Let’s look at the statistics reported by the British Home Office for the 2000s concerning allegations of sexual assault that were found, at some point in the proceedings, to be false. At the first state, there were 216 reports that were found to be false. Then, there were 126 formal complaints lodged that were found to be false, next 39 that had a subject named. Finally just two cases (that were later reversed) were even charged.
When you look at the statistics, the coverage surrounding false rape allegations is far more inflammatory, and disproportionate to its statistical occurrence. This is not to say that allegations and indeed a charge cannot be incredibly damaging, but these cases receive far more attention than any other false report of comparable crimes – that’s where the damage lies. It is incredibly rare for an allegation of rape to put an innocent person in prison, but the rhetoric surrounding false allegations gives it media awareness unlike any other category of crime.
Varying statistics suggest that false allegations are ‘found or suspected’ in 2-6% of cases; this is a statistic that could include inflation by police, or a lack of corroborating evidence (and is in line with other crimes).

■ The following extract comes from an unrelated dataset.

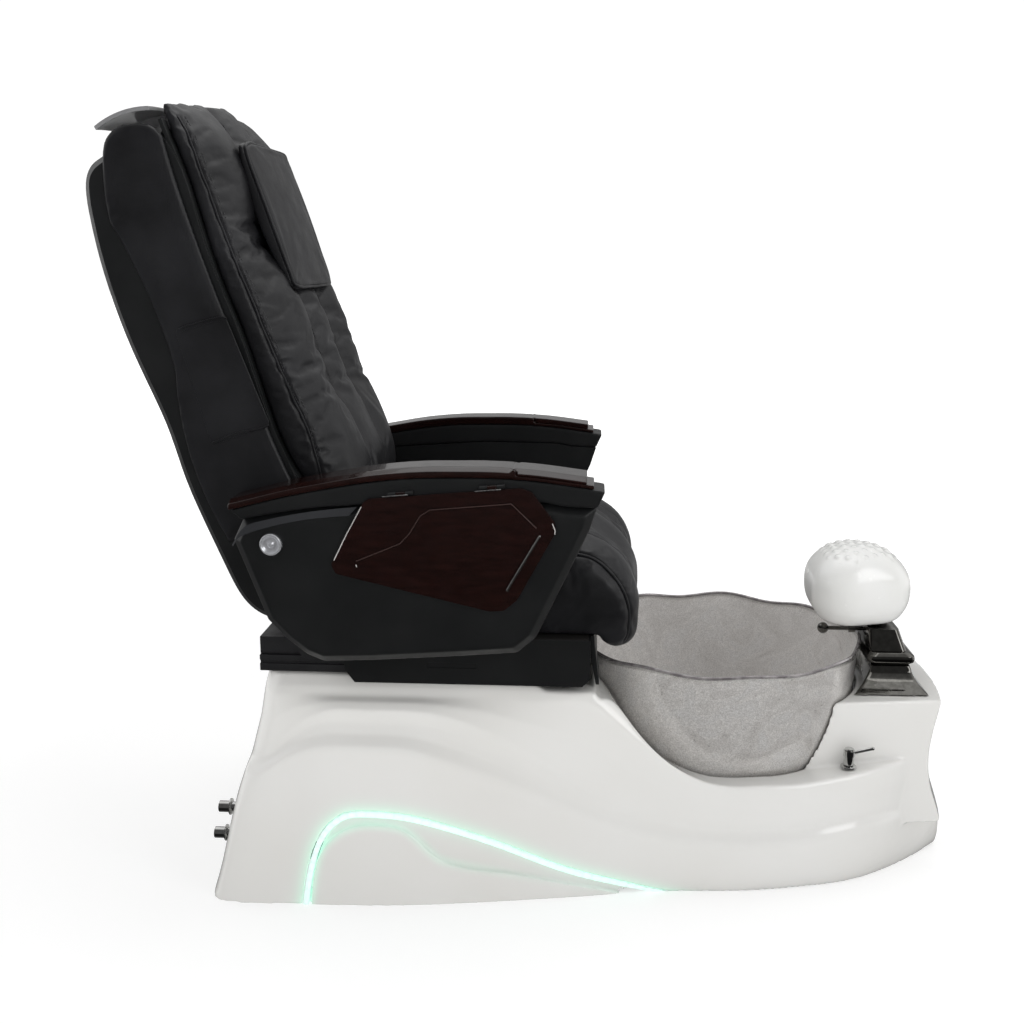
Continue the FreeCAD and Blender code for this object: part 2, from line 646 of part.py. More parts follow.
def bowl_pieces():
    """Glass foot bowl with a wavy rim, its drain and its water jet."""
    def ring(radius, z, rise):
        share = max(0.0, (rise - BOWL_WAVE_START) / (BOWL_RIM - BOWL_WAVE_START)) ** 2
        points = []
        count = BOWL_WAVES * 6
        for i in range(count):
            turn = 2 * math.pi * i / count
            out = radius + BOWL_WAVE_OUT * share * math.cos(BOWL_WAVES * turn)
            up = z + BOWL_WAVE_UP * share * math.sin(BOWL_WAVES * turn)
            points.append(V(BOWL_X + out * math.cos(turn), out * math.sin(turn), up))
        curve = Part.BSplineCurve()
        curve.interpolate(Points=points, PeriodicFlag=True)
        return Part.Wire([curve.toShape()])

    heights = bowl_heights()
    outside = [ring(bowl_radius(z), z, z) for z in heights]
    inside = [ring(bowl_radius(z) - BOWL_WALL, z, z) for z in heights if z > BOWL_FLOOR + 2 * BOWL_WALL]
    inside.insert(0, ring(BOWL_PROFILE[0][1], BOWL_FLOOR + BOWL_WALL, 0))
    faces = [Part.Face(outside[0]), Part.Face(inside[0])]
    faces += Part.makeLoft(outside, False, True).Faces
    faces += Part.makeLoft(inside, False, True).Faces
    faces += Part.makeLoft([outside[-1], inside[-1]], False, True).Faces
    skin = Part.makeShell(faces)
    skin.sewShape(1e-4)
    bowl = Part.makeSolid(skin)
    top = BOWL_FLOOR + BOWL_WALL
    drain = V(DRAIN_X, DRAIN_Y, 0)
    bowl = bowl.cut(rod(drain, drain + V(0, 0, 200), DRAIN_RADIUS + SEAT_GAP))
    bowl = bowl.cut(rod(V(JET_X, 0, 0), V(JET_X, 0, 200), JET_SHAFT + SEAT_GAP))

    pipe_in = DRAIN_RADIUS - DRAIN_WALL
    corner = V(DRAIN_X, DRAIN_Y, DRAIN_PIPE_Z)
    outlet = V(DRAIN_OUTLET_X, DRAIN_Y, DRAIN_PIPE_Z)
    body = rod(drain + V(0, 0, top), drain + V(0, 0, top + 3), DRAIN_FLANGE)
    pipe = DRAIN_RADIUS - DRAIN_STEP
    body = fused(body, rod(corner, drain + V(0, 0, top), DRAIN_RADIUS), rod(outlet, corner, pipe),
                 Part.makeSphere(DRAIN_RADIUS, corner), rod(outlet, outlet + V(DRAIN_SPIGOT, 0, 0), DRAIN_RADIUS))
    way = fused(rod(corner, drain + V(0, 0, top + 10), pipe_in),
                rod(outlet - V(10, 0, 0), corner, pipe_in), Part.makeSphere(pipe_in, corner))
    drain_fitting = body.cut(way)
    for i in range(2):
        bar = box((DRAIN_X - DRAIN_RADIUS, DRAIN_X + DRAIN_RADIUS), spread(DRAIN_Y, 2), (top, top + 3))
        bar.rotate(drain, Z_AXIS, 90 * i)
        drain_fitting = drain_fitting.fuse(bar)

    jet = V(JET_X, 0, top + SEAT_GAP)
    cover = rod(jet, jet + V(0, 0, JET_HEIGHT), JET_RADIUS)
    cover = cover.makeFillet(8, [e for e in cover.Edges if e.BoundBox.ZMin > jet.z + JET_HEIGHT - 1
                                 and e.Closed])
    cover = cover.cut(rod(jet, jet + V(0, 0, JET_HEIGHT - 4), JET_RADIUS - 4))
    for i in range(8):
        turn = math.radians(45 * i)
        hole = jet + V(18 * math.cos(turn), 18 * math.sin(turn), 0)
        cover = cover.cut(rod(hole, hole + V(0, 0, 40), 3.5))
    below = BOWL_FLOOR - RECESS_WALL - SEAT_GAP
    pump = fused(rod(V(JET_X, 0, PUMP_BOTTOM), V(JET_X, 0, below - 12), PUMP_RADIUS),
                 rod(V(JET_X, 0, below - 12), V(JET_X, 0, below), PUMP_RADIUS + 8),
                 rod(V(JET_X, 0, below), V(JET_X, 0, top + JET_HEIGHT - 8), JET_SHAFT))
    return {"foot_bowl": bowl, "bowl_drain": drain_fitting, "jet_cover": cover, "jet_pump": pump}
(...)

False allegations of rape remain deeply grounded within cultural memory. Perhaps the most significant was an article printed in Rolling Stone in 2014 describing a female student at University of Virginia’s experience of gang rape by seven members of a fraternity – the article’s facts were quickly refuted as false.
This story was a by-word for rape scepticism – it was mentioned frequently online during Christine Blasey Ford’s testimony to the Senate as part of the Brett Kavanaugh confirmation hearings – just another example of a story which was ultimately dismissed as tenuous by parts of the media, and by the political establishment. Fair and unbiased reporting about cases
of sexual assault has been an uphill battle, with #MeToo representing a seismic shift in the attention and legitimacy given to sexual assault reports, particularly those involving the world’s most powerful people. In both 2018 and 2019, the Pulitzer Prizes for Investigative Reporting went to reporters covering cases of sexual assault (by Roy Moore and George Tyndall, and a USC doctor, respectively).
Only 1.5% of all rape cases lead to charges or summons, and undoubtedly, fear of police misconduct and media hounding. Let’s focus on the true injustice of the legal inconsistencies in the Ayia Napa case; the possibility of an appeal; the privacy of the 19-year-old woman, and stop pandering to inflated ideas of false allegations where the data just doesn’t support it. The narrative of simply accepting her retracted statement with little to no scrutiny is incredibly damaging, and may have ramifications for future reporting of sexual assault. Numerous photos of the woman appear online, and it doesn’t take too much searching to find pictures that aren’t pixelated, or her real name (regardless of her anonymity, this slip through). Like the Samaritans’ best practise suicide reporting, sexual assault coverage in the media must be standardised, not sensationalised.